Geheime archieven ontsloten
412 strekkende meter provinciaal archief openbaar
Vandaag draagt de Provincie haar archieven (periode 1944-1987) over
aan het Regionaal Historisch Centrum Limburg (RHCL) in Maastricht. Dit
betekent dat 43 jaar provinciaal archief openbaar en dus toegankelijk
wordt voor het publiek. De Provincie Limburg is de daarmee de vierde
provincie die volledig voldoet aan de openbaarheidbepaling van de
Archiefwet.
Links: de heer drs. D. Th. de Graaf, directeur van het Regionaal
Historisch Centrum Limburg. Rechts: de heer drs. W.L.J. Weijnen,
secretaris GS/algemeen directeur Provincie Limburg Het overgedragen
archief omvat onder andere dossiers over de stichting de Maasplassen,
stichting Watersnood, mijnsluiting, afgravingsgebieden, ontgrondingen,
PNL-gelden (Perspectieven Nota Limburg 1965-1987), milieuvergunningen
en dossiers van het Grindfonds. Maar ook de Statenbijbel en de spullen
van generaal Dibbets, zoals medailles, sierknopen en tekeningen zijn
opvraagbaar.
In de Archiefwet 1995 is de overbrengingstermijn van archiefbescheiden
naar een archiefbewaarplaats verkort van 50 naar 20 jaar. Dat betekent
dat nog redelijk jonge informatie openbaar wordt. Deze verkorting van
de termijn betekent voor het provinciaal archief dat de aanwezige
bestanden van 1944 tot 1985 overgebracht dienen te worden naar het
Regionaal Historisch Centrum Limburg (RHCL), een Openbaar Lichaam
waarin het Rijksarchief Limburg en het Gemeentearchief zijn opgegaan.
Omdat in mei 1987 de provinciale griffie, waterstaat en planologische
dienst zijn samengevoegd tot één provinciale organisatie is de termijn
verlengd tot april 1987. Zodoende is de compleetheid en samenhang van
de archiefbescheiden gegarandeerd. Ten aanzien van enkele
archiefbescheiden zijn beperkingen aan de openbaarheid gesteld. Deze
beperkende maatregelen vinden hun grondslag in de Archiefwet. Dit
vanwege vertrouwelijke bedrijfs- en fabricagegegevens en ter
eerbiediging van de persoonlijke levenssfeer. In de Verklaring van
overdracht' wordt aangegeven wanneer deze bescheiden openbaar worden.
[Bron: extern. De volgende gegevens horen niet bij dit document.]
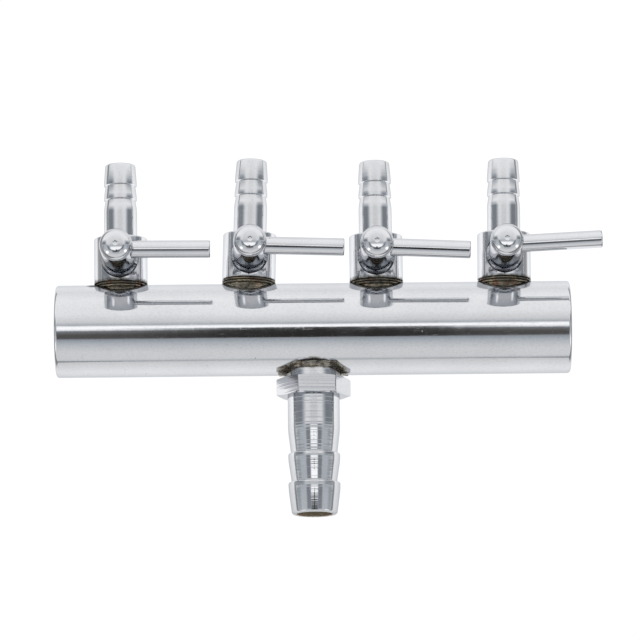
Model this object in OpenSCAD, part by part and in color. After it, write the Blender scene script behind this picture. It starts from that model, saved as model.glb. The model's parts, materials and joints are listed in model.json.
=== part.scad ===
// Hose splitter: one hose in, four small hoses out, each outlet with its own lever valve.
// Units are millimetres. The barrel lies along X with its middle at the origin,
// outlets point along +Y, the inlet along -Y, and the levers are on the +Z side.

/* [Barrel] */
// Outside diameter of the barrel
barrel_d = 15; // [14.6:0.1:15.6]
// Length of the barrel over its end caps
barrel_l = 83; // [80:0.5:90]
// Wall thickness of the barrel tube
barrel_wall = 1; // [0.8:0.05:1.2]
// Rounding of the barrel's two rims
rim_round = 0.5; // [0.2:0.05:0.6]
// Thickness of each pressed end cap
cap_t = 1.2; // [0.8:0.1:2]

/* [Valves] */
// Distance from one valve to the next along the barrel
valve_pitch = 20.7; // [20:0.1:22]
// Diameter of a valve body
body_d = 8.7; // [8.4:0.05:9]
// Distance from the barrel's axis to a plug's axis
plug_y = 11.5; // [11.45:0.05:11.7]
// How far each valve is soldered above or below its nominal place
valve_rise = [-0.2, 0.3, -0.15, 0]; // [-0.2:0.05:0.3]
// Lean of each outlet away from square, as soldered
valve_lean = [0.3, -1.8, 0.4, -0.5]; // [-2:0.1:2]
// Turn of each valve about its own outlet's axis, as soldered
valve_turn = [-0.6, 1.4, 0.1, -0.3]; // [-2:0.1:2]
// Diameter of the passage through each valve
passage_d = 3; // [2:0.1:3.2]
// Radius of the plug taper at its wide front end
taper_r = 2.95; // [2.9:0.01:2.98]
// Radial clearance between a plug and its seat
seat_gap = 0.03; // [0.02:0.01:0.06]

/* [Outlets] */
// Diameter of the plain stem above each valve body
stem_d = 5.4; // [5.4:0.02:5.6]
// Diameter of the barb crests
barb_d = 5.36; // [5.2:0.02:5.38]
// Diameter at the small end of each barb cone
barb_small_d = 4.9; // [4.6:0.05:5]
// Distance from the barrel's axis to the outlet tips
tip_y = 27.7; // [27.5:0.1:29]

/* [Heads and levers] */
// Diameter of the round head of each plug
head_d = 5.3; // [5.1:0.05:5.4]
// Height at which the head's rounded shoulder starts
shoulder_z = 13.7; // [13.2:0.05:14.2]
// Radius of the head's rounded shoulder
shoulder_r = 2.15; // [1.8:0.05:2.3]
// Height of the lever above the barrel's axis
lever_z = 10.6; // [9.6:0.05:10.9]
// Diameter of each lever rod
lever_d = 2.8; // [2.4:0.05:2.8]
// Reach of each lever from its plug's axis
lever_l = [14.9, 15.1, 15, 15.35]; // [14:0.05:15.5]
// Turn of each lever at rest, from pointing straight along the barrel
lever_rest = [-0.5, -1.5, -2.5, 2.7]; // [-3:0.1:3]

/* [Inlet] */
// Width of the inlet's hexagon across its flats
hex_af = 10.5; // [10:0.1:11]
// Turn of the hexagon about the inlet's axis
hex_turn = 6.3; // [-10:0.1:10]
// Diameter of the inlet's plain stem
inlet_d = 8.4; // [8.2:0.05:8.6]
// Diameter at the small end of the inlet's first cone
inlet_small_d = 7.5; // [7.3:0.05:7.6]
// Diameter of the inlet's barb crests
inlet_barb_d = 8.36; // [8:0.02:8.38]
// Diameter at the far end of the inlet
inlet_end_d = 7.3; // [7:0.05:7.4]
// Diameter of the passage through the inlet
inlet_bore_d = 5.8; // [5:0.1:6]
// Distance from the barrel's axis to the end of the inlet
inlet_y = 30.2; // [29.5:0.1:32]

/* [Hidden] */
$fn = 96;
// Gap left between two pieces that are soldered or pressed together
joint_gap = 0.02;
barrel_r = barrel_d / 2;
tube_r = barrel_r - barrel_wall;
cap_edge = 0.9;
cap_dish = 0.25;

valve_x = [-1.5 * valve_pitch, -0.5 * valve_pitch, 0.5 * valve_pitch, 1.5 * valve_pitch];
foot_y = barrel_r;
body_r = body_d / 2;
plug_to_foot = 3.7;
plug_to_top = 3.85;
body_y0 = plug_y - plug_to_foot;
body_y1 = plug_y + plug_to_top;
mouth_r = 3.3;
body_edge = 0.2;
spigot_r = 2.6;
spigot_y0 = 6.1;

stem_r = stem_d / 2;
stem_l = 4.85;
stem_y1 = body_y1 + stem_l;
crest_r = barb_d / 2;
barb_r = barb_small_d / 2;
neck_down_l = 1.6;
barb_pitch = 2.4;
crest_1 = stem_y1 + neck_down_l;
crest_2 = crest_1 + barb_pitch;
crest_flat = 0.5;
step = 0.12;
tip_round = 0.35;

seat_z0 = -3.1;
seat_z1 = 3.2;
spot_face_r = 3;
taper_slope = 0.06;
port_r = 1.25;
taper_land = 0.15;
taper_to_neck = 0.5;
neck_r = head_d / 2;
shoulder_turn = 78;
face_slope = 5;
face_r = neck_r - shoulder_r * (1 - cos(shoulder_turn));
face_z = shoulder_z + shoulder_r * sin(shoulder_turn);
dimple_r = 0.4;
dimple_z = face_z + (face_r - dimple_r) * tan(face_slope);
dimple_depth = 0.15;
lever_root = 0.95;
lever_edge = 0.25;
screw_r = 0.8;
screw_hole_z = -1.5;
spring_profile = [[1.3, -3.62], [2.75, -3.37], [2.75, -3.13], [1.3, -3.38]];
washer_z = -3.98;
washer_t = 0.35;
washer_r = 2.4;
washer_hole_r = 1.1;
screw_head_z = -4.9;
screw_head_r = 1.85;
screw_neck_r = 1;
screw_slot_w = 0.5;
screw_slot_depth = 0.4;
screw_slot_turn = 35;

hex_y0 = 8.15;
hex_y1 = 11.1;
hex_corner_r = hex_af * 0.572;
hex_face_r = hex_af * 0.49;
hex_edge = 0.22;
collar_r = 4.5;
collar_y0 = 7.55;
inlet_spigot_r = 3.6;
inlet_spigot_y0 = 5.4;
inlet_r = inlet_d / 2;
inlet_crest_r = inlet_barb_d / 2;
inlet_stem_l = 5.5;
inlet_neck_down_l = 3.85;
inlet_barb_pitch = 4.7;
inlet_stem_y1 = hex_y1 + inlet_stem_l;
inlet_crest_1 = inlet_stem_y1 + inlet_neck_down_l;
inlet_crest_2 = inlet_crest_1 + inlet_barb_pitch;
inlet_flat = 1;
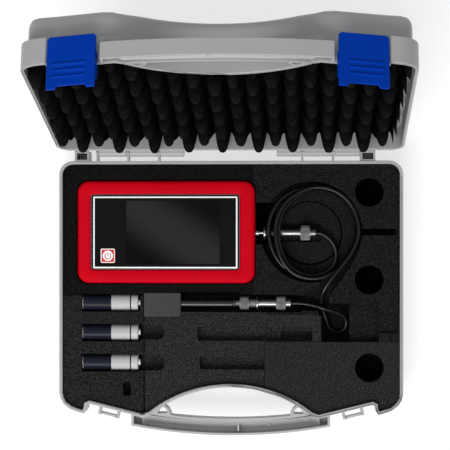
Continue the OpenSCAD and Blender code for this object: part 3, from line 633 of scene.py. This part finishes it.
# ------------------------------------------------------------------ meter
MX, MY = -56.5, 48.7
PROFILE = [(63, 30, 4, 10), (75.6, 42.6, 8.6, 10), (77.0, 44.0, 9.6, 10.5), (77.8, 44.8, 10.2, 11.6), (78, 45, 10.4, 13), (78, 45, 10.4, 32.4), (77.75, 44.75, 10.2, 34.2),
           (77.1, 44.1, 9.7, 35.6), (76.0, 43.0, 9.0, 36.5), (74.3, 41.3, 8.0, 37.0), (69.5, 36.9, 5.4, 36.95), (66.8, 34.4, 4.1, 36.7), (65.7, 33.4, 3.5, 36.2),
           (65.3, 32.95, 3, 35.5), (65.3, 32.95, 3, 34.5), (74.5, 41.5, 7, 34.5), (74.5, 41.5, 7, 12.5), (63, 30, 4, 12.5)]
loops = []
for hx, hy, r, z in PROFILE:
    off = -0.8 * max(0.0, min(1.0, (78 - hx) / 12.5)) if z > 33 else 0.0
    loops.append([(MX + off + x, MY + y, z) for x, y in rr(hx, hy, r)])
verts, faces = loft(loops, closed=True)
boot = put("holster_boot", verts, faces, "holster", "instrument", 50)
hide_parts("holster")
wn = boot.modifiers.new("normals", "WEIGHTED_NORMAL")
wn.keep_sharp = True

overlay = refined("overlay_panel", "overlay_panel", 0.15, 2, 35)
# printed frame on the overlay, and the bright line at the opening
def flat_ring(cx, cy, outer, inner, z0, z1):
    o, i = rr(*outer), rr(*inner)
    return loft([[(cx + x, cy + y, z0) for x, y in o], [(cx + x, cy + y, z1) for x, y in o], [(cx + x, cy + y, z1) for x, y in i], [(cx + x, cy + y, z0) for x, y in i]], closed=True)


verts, faces = flat_ring(-57.2, 48.3, (63.2, 31.4, 1.1), (61.95, 30.15, 0.5), 36.12, 36.26)
put("overlay_line", verts, faces, "print_white", "instrument")
verts, faces = flat_ring(MX - 0.8, MY, (65.08, 32.73, 2.8), (64.72, 32.37, 2.5), 35.9, 36.3)
put("overlay_edge", verts, faces, "bezel_line", "instrument")

# power key with its printed symbol
key = refined("power_key", "power_key", 0.25, 2, 35)
KX, KY = -107.5, 27.9


def disc(cx, cy, r0, r1, z0, z1, a0=0, a1=360, n=48):
    """Flat ring, sector or disc of small thickness."""
    full = abs(a1 - a0) >= 360
    k = n if full else n + 1
    ang = [math.radians(a0 + (a1 - a0) * i / n) for i in range(k)]
    rings = []
    for r, z in ((r0, z0), (r0, z1), (r1, z1), (r1, z0)):
        rings.append([(cx + r * math.cos(a), cy + r * math.sin(a), z) for a in ang])
    verts, faces = [p for ring in rings for p in ring], []
    for i in range(4):
        a, b = i * k, ((i + 1) % 4) * k
        faces += [(a + j, a + (j + 1) % k, b + (j + 1) % k, b + j) for j in range(k if full else k - 1)]
    if not full:
        faces += [(0, k, 2 * k, 3 * k), (k - 1, 4 * k - 1, 3 * k - 1, 2 * k - 1)]
    return verts, faces


verts, faces = flat_ring(KX, KY, (6.15, 6.15, 1.1), (5.45, 5.45, 0.7), 36.95, 37.05)
put("key_border", verts, faces, "print_white", "power_key")
verts, faces = disc(KX, KY, 0.02, 4.5, 36.95, 37.04)
put("key_disc", verts, faces, "print_white", "power_key")
verts, faces = disc(KX, KY - 0.2, 2.2, 2.95, 36.98, 37.09, 125, 415)
put("key_symbol_ring", verts, faces, "print_red", "power_key")
verts, faces = flat_ring(KX, KY + 1.6, (0.38, 1.6, 0.2), (0.05, 1.2, 0.04), 36.98, 37.09)
bar = put("key_symbol_bar", verts, faces, "print_red", "power_key")

# ------------------------------------------------------------------ cable
ROUTE = [(74.2, 48, 27), (79, 47.2, 27), (85, 43.6, 26.8), (90.2, 37, 26.2), (92.2, 28.6, 25.4), (90, 19.8, 24.6), (82, 13, 24.4), (69.4, 10.4, 24.4),
         (55, 15.6, 26.6), (45.6, 28.6, 30.6), (41.8, 48.5, 33.8), (45.8, 66, 32), (57, 79, 29.4), (74.6, 87, 27), (93, 82, 25.8), (106, 67.4, 25),
         (110.4, 49, 25), (105.4, 31, 25.8), (94, 17.4, 27.6), (82, 10.4, 28.8), (68.6, 8.6, 29.2), (53, 13.4, 30), (39, 27.6, 32.2), (33, 50, 33.4),
         (38.4, 69.6, 33.4), (50.4, 82, 32.6), (70.6, 87.9, 31.8), (92.2, 83.3, 31), (106.2, 69, 30.2), (111.2, 49.6, 30), (106, 30.6, 30.6), (94.6, 17, 32),
         (82.4, 9.8, 33), (68.6, 8.2, 33.6), (54.2, 13.2, 34.8), (43.6, 26.8, 36.4), (39.2, 48.7, 36.6), (43.2, 66.4, 36.6), (54.6, 80, 36.2), (74, 87.6, 35.8),
         (93.6, 83, 35.4), (107, 68.6, 35.2), (111.6, 49, 35.6), (106.4, 32.6, 36.2), (97.6, 20, 36.8), (88.4, 8.6, 36.8), (82, -1, 34.8), (79.4, -8, 30.8),
         (79.4, -14.4, 26.4), (80.8, -20.6, 23.2), (83.2, -27.2, 20.8), (85.2, -33.2, 19.8), (88.8, -37.6, 19.4), (93.6, -39.4, 19.2),
         (98.2, -37.6, 19.6), (100.9, -33.4, 20.8), (100.5, -28.3, 22.6), (96.8, -24.3, 25), (90.2, -21.3, 27.4), (79.8, -17.9, 29.6), (68.6, -14.8, 29.6), (60, -13.8, 28.4),
         (52.5, -13.7, 28)]


def smooth_line(points, k):
    p = np.array(points, float)
    n = len(p)
    out = []
    for i in range(n - 1):
        a = 2 * p[0] - p[1] if i == 0 else p[i - 1]
        d = 2 * p[-1] - p[-2] if i == n - 2 else p[i + 2]
        b, c = p[i], p[i + 1]
        for j in range(k):
            t = j / k
            out.append(0.5 * (2 * b + (c - a) * t + (2 * a - 5 * b + 4 * c - d) * t * t + (3 * b - a - 3 * c + d) * t ** 3))
    out.append(p[-1])
    return np.array(out)


line = smooth_line(ROUTE, 8) * MM
cu = bpy.data.curves.new("probe_cable", "CURVE")
cu.dimensions = "3D"
sp = cu.splines.new("POLY")
sp.points.add(len(line) - 1)
sp.points.foreach_set("co", np.hstack([line, np.ones((len(line), 1))]).ravel())
cu.bevel_depth = 0.002
cu.bevel_resolution = 4
cu.use_fill_caps = True
cu.materials.append(M["cable_jacket"])
cable = bpy.data.objects.new("probe_cable", cu)
bpy.context.scene.collection.objects.link(cable)
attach(cable, "instrument")
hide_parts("cable")

# ------------------------------------------------------------------ turned parts, probe and cells
for node, width in (("plug_insulator", 0.25), ("plug_body", 0.25), ("plug_sleeve", 0.15), ("probe_sleeve", 0.3), ("probe_plug_body", 0.3), ("input_jack", 0.2),
                    ("probe_collar", 0.2), ("probe_tube", 0.2), ("probe_head", 0.4), ("probe_head_cover", 0.4), ("cell_can_1", 0.4), ("cell_can_2", 0.4), ("cell_can_3", 0.4)):
    slot_of = {s["node"]: s["material_slot"] for s in frame["record"]["subparts"]}
    refined(node, slot_of[node], width, 2, 40)

# ------------------------------------------------------------------ every other CAD node keeps its shape and takes its material
for s in frame["record"]["subparts"]:
    ob = NODES[s["node"]]
    m = M.get(s["node"], M[s["material_slot"]])
    if len(ob.material_slots) == 0:
        ob.data.materials.append(m)
    else:
        for ms in ob.material_slots:
            ms.material = m

# ------------------------------------------------------------------ stage
fl = bpy.data.meshes.new("floor")
fl.from_pydata([(-3, -3, -0.0003), (3, -3, -0.0003), (3, 3, -0.0003), (-3, 3, -0.0003)], [], [(0, 1, 2, 3)])
fl.materials.append(M["floor"])
floor = bpy.data.objects.new("floor", fl)
bpy.context.scene.collection.objects.link(floor)
floor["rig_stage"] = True

scene = bpy.context.scene
scene.view_settings.view_transform = "Standard"
scene.view_settings.look = "None"
world = bpy.data.worlds.new("studio")
scene.world = world
if hasattr(world, "use_nodes") and not world.use_nodes:
    world.use_nodes = True
bg = next(n for n in world.node_tree.nodes if n.type == "BACKGROUND")
wt = world.node_tree
w_tc = wt.nodes.new("ShaderNodeTexCoord")
w_sep = wt.nodes.new("ShaderNodeSeparateXYZ")
wt.links.new(w_tc.outputs["Generated"], w_sep.inputs[0])
w_ramp = wt.nodes.new("ShaderNodeValToRGB")
w_ramp.color_ramp.elements[0].position = 0.0
w_ramp.color_ramp.elements[0].color = (0.07, 0.07, 0.07, 1)
w_ramp.color_ramp.elements[1].position = 1.0
w_ramp.color_ramp.elements[1].color = (0.82, 0.82, 0.82, 1)
wt.links.new(w_sep.outputs["Z"], w_ramp.inputs[0])
wt.links.new(w_ramp.outputs[0], bg.inputs[0])
bg.inputs[1].default_value = 1.0


def area(name, loc, target, size, power):
    li = bpy.data.lights.new(name, "AREA")
    li.shape = "RECTANGLE"
    li.size, li.size_y = size
    li.energy = power
    ob = bpy.data.objects.new(name, li)
    ob.location = loc
    ob.rotation_euler = (Vector(target) - Vector(loc)).to_track_quat("-Z", "Y").to_euler()
    scene.collection.objects.link(ob)
    return ob


area("key", (-0.35, -1.05, 1.55), (0, 0.05, 0.05), (1.3, 1.0), 32)

cam_data = bpy.data.cameras.new("cam")
cam_data.lens = 135.5
cam_data.sensor_width = 36
cam_data.clip_start = 0.05
cam_data.clip_end = 50
cam = bpy.data.objects.new("cam", cam_data)
cam.location = (0.0648, 0.0548, 1.513)
cam.rotation_euler = (0, math.radians(2.70), 0)
scene.collection.objects.link(cam)
scene.camera = cam


def plain(v):
    if isinstance(v, dict):
        return {k: plain(x) for k, x in v.items()}
    if hasattr(v, "__len__") and not isinstance(v, str):
        return [plain(x) for x in v]
    return v if isinstance(v, (str, int)) else float(v)


{"cad": plain(SIZE_CAD), "visual": plain(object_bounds())}
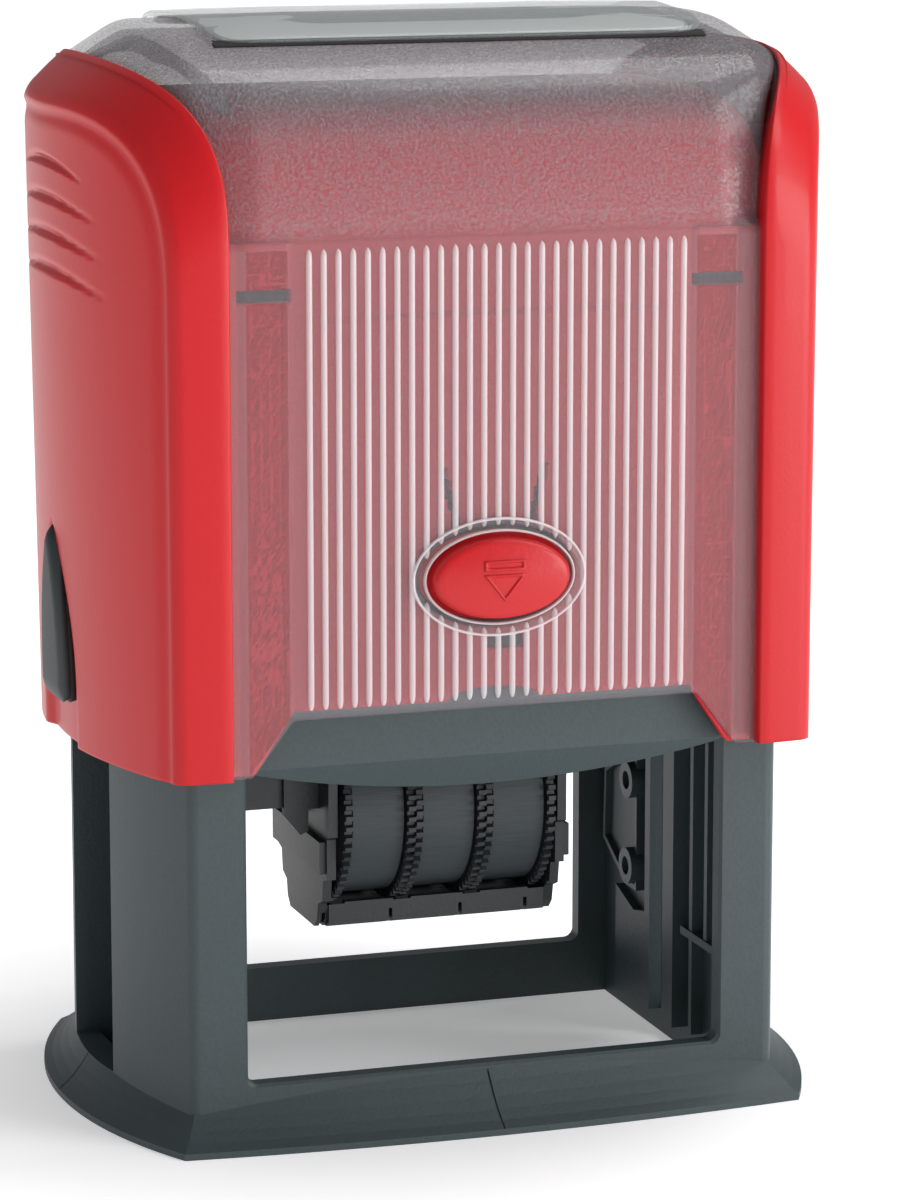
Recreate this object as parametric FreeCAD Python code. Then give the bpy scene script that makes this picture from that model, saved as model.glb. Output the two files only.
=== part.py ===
"""Self-inking rotary date stamp: a base frame, a casing that is pressed down over it, and a
date unit that turns half round on the way down and prints through the open foot.

Millimetres. Origin at the middle of the foot's underside, +X to the right, -Y to the front,
+Z up. The left and right halves mirror each other in the plane X = 0.
"""
import FreeCAD, Part
import math
import os

from FreeCAD import Vector

# The press: how far the casing comes down, and the pivot that the date unit turns about.
STROKE = 34.3
PRINT_RISE = 5.6
PIVOT_Z = STROKE + PRINT_RISE
DIE_FACE_Z = PIVOT_Z + PRINT_RISE
PIN_R = 1.8
RUNNING_GAP = 0.05

# Base frame: a rectangular column with bowed ends on a flared foot.
FOOT_X, FOOT_Y, FOOT_BOW_X, FOOT_BOW_Y = 34.0, 26.7, 6.8, 2.0
FOOT_RIM = 0.7
COLUMN_X, COLUMN_Y, COLUMN_BOW, COLUMN_EDGE = 32.0, 22.9, 5.4, 1.3
COLUMN_TOP = 57.0
WELL_X, WELL_Y = 29.4, 20.9
WINDOW_X, WINDOW_SILL, WINDOW_EDGE = 26.1, 6.2, 1.1
HEAD_MIDDLE, HEAD_END, HEAD_FRONT = 36.0, 39.3, 39.6
DECK_Z, DECK_TOP = 52.0, 54.0
CHANNEL_X, CHANNEL_Y, CHANNEL_FLOOR, CHANNEL_LEDGE = 31.0, 8.0, 2.2, 4.5
PIN_SLOT_Y = 2.3
BAY_X, BAY_Z = 27.5, 46.0

# Casing envelope: straight walls that round over into a dome, which falls away past SHOULDER_X.
DOME_POWER = 2.7
SHOULDER_X, SHOULDER_FALL = 28.5, 0.607
FLANK_X = 44.0
CASING_FOOT = 39.6
CASING_X, CASING_Y, CASING_BOW = 34.2, 27.4, 7.2
COVER_X, COVER_BOW = 28.3, 8.8
COVER_Y, COVER_THICK = 26.2, 1.2
COVER_APEX = 115.2
SEAM = 0.2
INNER_Y, INNER_THICK, INNER_APEX = 24.8, 1.5, 111.8
CUT_TOP_X, CUT_TOP_Z, CUT_FOOT_X = 22.0, 45.3, 26.3
BACK_CUT_X, BACK_CUT_Z = 27.9, 53.0

# Lock button in the front of the casing.
BUTTON_Z, BUTTON_HALF_X, BUTTON_HALF_Z = 59.0, 7.4, 4.2
BUTTON_FACE, BUTTON_REAR, BUTTON_FLANGE = -27.9, -24.9, -24.3

# Date unit: three wheels on one axle, each with a band that runs up to the printing face.
AXLE_Z, AXLE_R = 30.5, 1.2
WHEEL_PITCH, WHEEL_WIDTH, RIM_WIDTH = 7.9, 7.8, 0.8
RIM_R, TOOTH_DEPTH, TEETH = 11.2, 0.6, 60
CHEEK_X, CHEEK_OUT = 12.1, 13.4
HUB_R, BAND_INNER_R, BAND_THICK, BAND_WIDTH = 9.0, 9.2, 1.0, 5.7
PLATEN_R, PLATEN_TRACK_R = 1.4, 1.6
PLATEN_Z = DIE_FACE_Z - PLATEN_TRACK_R - BAND_THICK
PLATE_X, PLATE_Y, PLATE_Z, PLATE_TOP = 26.0, 15.5, 42.0, 43.5
DIE_X, DIE_Y = 25.0, 14.0
LUG_X = 22.5

SPRING_X, SPRING_R, SPRING_WIRE, SPRING_TURNS = 16.0, 5.0, 0.4, 10


def box(x0, x1, y0, y1, z0, z1):
    """A box from its lowest to its highest corner."""
    return Part.makeBox(x1 - x0, y1 - y0, z1 - z0, Vector(x0, y0, z0))


def rod(x0, x1, y, z, radius):
    """A round bar along X."""
    return Part.makeCylinder(radius, x1 - x0, Vector(x0, y, z), Vector(1, 0, 0))


def mirrored(shape):
    """The same shape on the other side of the plane X = 0."""
    return shape.mirror(Vector(0, 0, 0), Vector(1, 0, 0))


def both(shape):
    """A shape and its mirror image as one."""
    return shape.fuse(mirrored(shape))


def fused(shapes):
    """One solid out of several that overlap or share a face."""
    return shapes[0].multiFuse(shapes[1:]).removeSplitter()


def prism_y(points, y0, y1):
    """An outline of (x, z) points, carried from y0 to y1."""
    corners = [Vector(x, y0, z) for x, z in points]
    return Part.Face(Part.makePolygon(corners + corners[:1])).extrude(Vector(0, y1 - y0, 0))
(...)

Voor het RHCL is het bestand een waardevolle aanwinst voor hun
collectie omdat over een groot aantal onderwerpen belangrijke
informatie beschikbaar komt: onder andere over het (toen nog geheten)
vliegveld Zuid-Limburg, operette, aankoop van bos en het eeuwfeest
pauselijke kerkinwijding. Van bijzonder belang is dat de naoorlogse
jaren nu aan nader onderzoek onderworpen kunnen worden.
De huidige overdracht vloeit voort uit een bepaling in de Archiefwet
1995 dat de provinciale archieven na 20 jaar dienen te komen berusten
in het rijksarchief in de provincie. Het Provinciaal Archief (periode
1814-1943), zoals het in de wandelgangen genoemd wordt, is al in de
depots van het RHCL opgenomen. Met deze nieuwe overdracht wordt deze
bron voor historisch onderzoek op een belangrijke wijze gecompleteerd.